CITY IS WAITING FOR YOU

CITY IS WAITING FOR YOU
From here to there...to San Francisco

Monday, July 29, 2013

FLY BIRDIE FLY

They called it, “The Empty Nest Syndrome.” I guess it would be true for me. Besides my youngest son getting ready to graduate from high school and based on the conversations, the applications processed and paid for, and even visits to schools; I gather I am going to have to get ready for him to be off to college and leave the nest called, “HOME.” It is the right of passage of a young man becoming a man. He going to test his wings and fly from the mother bird....ME! I knew it was going to happen one day: I just didn't think it would come so fast. I can still remember the day he was born. Even the scent of skin as they bundled him up in his blanket and permitted me to hold him and lay my first kiss upon his forehead; I still remember as if it was yesterday. It was a happy and sad time of my life. Sad for I knew in this little babies future; like the others; he was going to grow up. You want that for them. To grow as healthy as possible and as strong, so one day they could start the journey of adulthood.
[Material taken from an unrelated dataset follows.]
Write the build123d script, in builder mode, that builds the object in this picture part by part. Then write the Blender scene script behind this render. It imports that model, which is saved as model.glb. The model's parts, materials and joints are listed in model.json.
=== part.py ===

When I look at him now and all that he has been going through; I have come to the reality that he doesn’t have a clue what this is all doing to me. I can’t speak for him and his feelings of what is going on for him, but for me I am just at a loss. I do believe it is some other syndrome I am going through; which is pure loneliness. I can’t blame anyone but myself for this, but I can be disappointed in the men I have met and nothing has come out of them for me or even my son, but as one would say..."one monkey doesn't stop the show." I made up my mind long ago that I would give it all I had to raise this young man and even his other siblings. I left my parent’s home by a marriage, had children, had a divorce and yes I have met other men, but I have not ever been alone. I have always had someone with me. This is truly a new chapter in my life and I don’t want it to be painful, but enjoyable. I want to celebrate the work I have done in my past with my parenting and now look forward to what is going to happen in whatever the future has in store for me. I have no idea, but I am putting my feelers out there to get me on a fantastic path. I want to dance, sing, scream or shout joyfully, and most of all praise GOD for giving me the opportunity to do the things I have done and the things he will permit me to continue to do…LIVE. So my dear son...fly...fly high and keep your head to the sky. Fly birdie fly.